You'll find plenty of literature on hash tables, but the main idea is:
- You want to know if the face (i,j,k,l) is in the hash table (this is called the key). You compute the hash I = hashfunc(i,j,k,l) and go to head(I).
- If head(I) = 0, there exists no element in the hash-table that has the same hash as (i,j,k,l).
- Else, if J = head(I) > 0, there exists at least one element in the hash-table that has the same hash as the key (i,j,k,l). The first such element is found at list(J,:). You can compare list(J,1:4) to (i,j,k,l) to see if they're the same face. If not, K = list(J,7) is the index of the next element in the list with the same hash (if it exists, 0 otherwise).

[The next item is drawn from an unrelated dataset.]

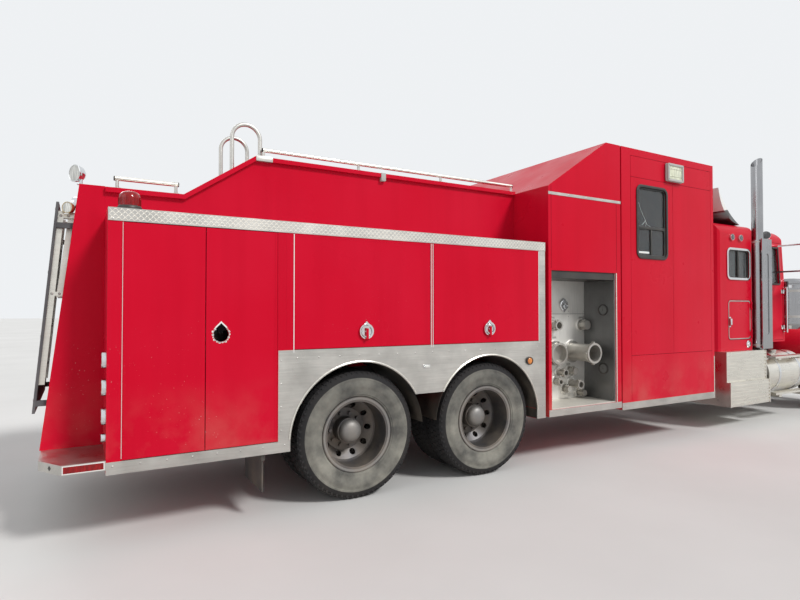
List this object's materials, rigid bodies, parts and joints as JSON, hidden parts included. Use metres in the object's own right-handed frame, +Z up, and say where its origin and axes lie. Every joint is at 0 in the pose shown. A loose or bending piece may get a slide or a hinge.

It is most efficient to sort keys (i,j,k,l) on insertion and to use quick comparison, but you can also implement any-order comparison ; this is because two elements see a given face in the opposite order, and starting at a different first vertex.
Above, I described lookup, but insertion is very similar. On insertion, you store the key (i,j,k,l) but also the element that provided this key. It is stored at either list(J,5) if list(J,5) = 0, or at list(J,6).
The final algorithm is:
for ielem = 1,nelem
for i = 1,6
i1,i2,i3,i4 = nodes of i-th face of ielem
if (i1,i2,i3,i4) is in hash-table at I
// list(I,5) is my neighbour
// I can be put at list(I,6)
insert pair ((i1,i2,i3,i4), ielem) in hash-table
Its average complexity is O(Nelem Ncol) where Ncol is the average number of collisions in the hash-table and is dictated by M/N. This can be as low as 1.
Another name for hash tables is "maps", so that may be a good keyword to search documentation of your preferred language with for an implementation. Otherwise, it's not very difficult to implement. In C++, you have std::unordered_maps.